Men, your sons and daughters want you to notice them. They want you to fight for them. They want you to get your hands bloody and slay the spiritual dragons in their path. To dress the dragon right, merely gives it power, because it blends in and cannot be seen. While that can give you temporary peace, God forbid that it be given that kind of hidden power. Don’t let the external be the focus, when God has called you to fight for the soul and spirit. Yes, teach the practical ‘living it out’, by being a trustworthy example, but enter into battle with them, close up. Stand between them and the dragon, so that they are not so consumed with fighting the dragon, that they miss connecting with God.
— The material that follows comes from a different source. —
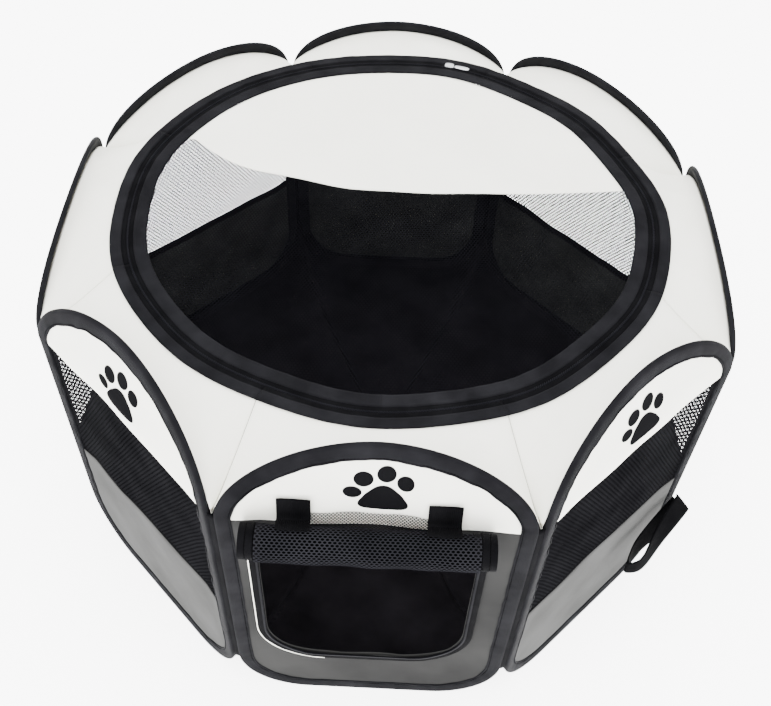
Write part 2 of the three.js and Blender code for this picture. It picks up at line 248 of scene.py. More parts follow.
# ---- procedural materials ----
class Look:
    """A material in the making: its nodes, and the coordinates that place its patterns."""

    def __init__(self, name, coordinates="UV"):
        self.material = bpy.data.materials.new(name)
        self.material.use_nodes = True
        self.tree = self.material.node_tree
        self.coordinates = self.node("TexCoord", {}).outputs[coordinates]

    def feed(self, node, inputs):
        """Sets each input of a node to a value, or joins it to another node's output."""
        for name, value in inputs.items():
            if isinstance(value, bpy.types.NodeSocket):
                self.tree.links.new(value, node.inputs[name])
            else:
                node.inputs[name].default_value = value

    def node(self, kind, inputs, **settings):
        made = self.tree.nodes.new(f"ShaderNode{kind}")
        for name, value in settings.items():
            setattr(made, name, value)
        self.feed(made, inputs)
        return made

    def math(self, operation, *values):
        return self.node("Math", dict(enumerate(values)), operation=operation).outputs[0]

    def vector(self, operation, *values):
        return self.node("VectorMath", dict(enumerate(values)), operation=operation).outputs[0]

    def noise(self, scale, detail):
        inputs = {"Vector": self.coordinates, "Scale": scale, "Detail": detail}
        return self.node("TexNoise", inputs).outputs["Fac"]

    def bumps(self, height, distance, strength):
        inputs = {"Height": height, "Distance": distance, "Strength": strength}
        return self.node("Bump", inputs).outputs["Normal"]

    def shades(self, factor, *stops):
        """A colour between two stops of (position, colour), chosen by a factor."""
        ramp = self.node("ValToRGB", {"Fac": factor})
        for element, (position, colour) in zip(ramp.color_ramp.elements, stops):
            element.position = position
            element.color = (*colour, 1)
        return ramp.outputs["Color"]

    def threads(self, axis, per_metre):
        """A wave from -1 to 1 along one axis of the coordinates."""
        split = self.node("SeparateXYZ", {0: self.coordinates})
        return self.math("SINE", self.math("MULTIPLY", split.outputs[axis], 2 * math.pi * per_metre))

    def finished(self, inputs):
        """Feeds the shader, and gives the material."""
        self.feed(self.tree.nodes["Principled BSDF"], inputs)
        return self.material


def brighter(colour, times):
    """A colour some times as bright, and never quite black."""
    return tuple(channel * times + 0.001 for channel in colour)


def cloth_material(name, light, dark, roughness, threads, patches=9.0):
    """Woven cloth: slow uneven shading, a fine over-and-under weave and a soft sheen."""
    look = Look(name)
    crossed = look.math("MULTIPLY", look.threads(0, threads), look.threads(1, threads))
    weave = look.math("MULTIPLY_ADD", crossed, 0.5, 0.5)
    return look.finished({
        "Base Color": look.shades(look.noise(patches, 4.0), (0.3, dark), (0.7, light)),
        "Normal": look.bumps(weave, 0.2 * MM, 0.5),
        "Roughness": roughness,
        "Sheen Weight": 0.01,
        "Sheen Roughness": 0.4,
        "Specular IOR Level": 0.0,
    })


def hexagon_edges(look, cell, squeeze):
    """How far a point is from the middle of its hexagonal cell, from 0 to 0.5 at the cell's edge."""
    ratio = math.sqrt(3)
    far_off = 100  # whole cells, so that no coordinate is negative
    scaled = look.vector("MULTIPLY", look.coordinates, (1 / cell, squeeze / cell, 0))
    offsets = []
    for across, along in ((0.0, 0.0), (0.5, ratio / 2)):
        moved = look.vector("ADD", scaled, (across + far_off, along + far_off * ratio, 0))
        split = look.node("SeparateXYZ", {0: moved})
        pair = []
        for output, period in ((split.outputs[0], 1.0), (split.outputs[1], ratio)):
            inside = look.math("FLOORED_MODULO", output, period)
            pair.append(look.math("ABSOLUTE", look.math("SUBTRACT", inside, period / 2)))
        slanted = look.math("MULTIPLY", pair[1], ratio / 2)
        leaning = look.math("MULTIPLY_ADD", pair[0], 0.5, slanted)
        offsets.append(look.math("MAXIMUM", pair[0], leaning))
    return look.math("MINIMUM", *offsets)


def net_material(name, colour, cell, thread, squeeze=1.0):
    """Knitted net: threads along the edges of hexagonal cells, and nothing between them."""
    look = Look(name)
    return look.finished({
        "Alpha": look.math("GREATER_THAN", hexagon_edges(look, cell, squeeze), 0.5 - thread / cell / 2),
        "Base Color": look.shades(look.noise(14.0, 2.0), (0.3, colour), (0.8, brighter(colour, 1.8))),
        "Roughness": 0.55,
        "Specular IOR Level": 0.0,
    })


def tape_material(name, colour, ribs, roughness=0.6, worn=1.7):
    """Ribbed polyester tape or webbing, ribs running along it."""
    look = Look(name)
    return look.finished({
        "Base Color": look.shades(look.noise(22.0, 3.0), (0.35, colour), (0.75, brighter(colour, worn))),
        "Normal": look.bumps(look.threads(1, ribs), 0.3 * MM, 0.6),
        "Roughness": roughness,
        "Sheen Weight": 0.008,
        "Sheen Roughness": 0.35,
        "Specular IOR Level": 0.004,
    })


def metal_material(name, colour, roughness):
    """Bare metal with fine scratches that spread its shine."""
    look = Look(name, "Object")
    return look.finished({
        "Base Color": (*colour, 1),
        "Metallic": 1.0,
        "Roughness": look.math("MULTIPLY_ADD", look.noise(400.0, 4.0), 0.25, roughness),
    })


cream = cloth_material("cream_polyester", (0.90, 0.895, 0.82), (0.85, 0.845, 0.77), 0.72, 900)
# The back of the cream cloth is the same cream as its face, painted darker and browner: painted shade on its
# underside.
cream_back_painted_shade = cloth_material("cream_polyester_back_painted_shade", (0.30, 0.27, 0.21), (0.24, 0.22, 0.17), 0.8, 900)
grey = cloth_material("grey_oxford", (0.076, 0.076, 0.075), (0.052, 0.052, 0.051), 0.75, 700)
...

And, finally, allow your children to battle with God. No one gets closer to God, than the one who wrestles with Him. To wrestle, one must touch, and to touch God is to experience life. It is the young man or woman, who has never wrestled with God, who is most at risk of never truly knowing God. And it is much safer for them to wrestle with God, than to wrestle with the enemy or even a religious system. God has their best interest at heart, in the purest sense.

If you have never wrestled with God, if you have been so busy wrestling with religion or fighting with your family that you have neglected to ask God the hard questions, as  King David did, then start there. When you wrestle, you give your wife and children permission to wrestle and you give God permission to be God.

Men of God, will you stand once again in the authority God has given you?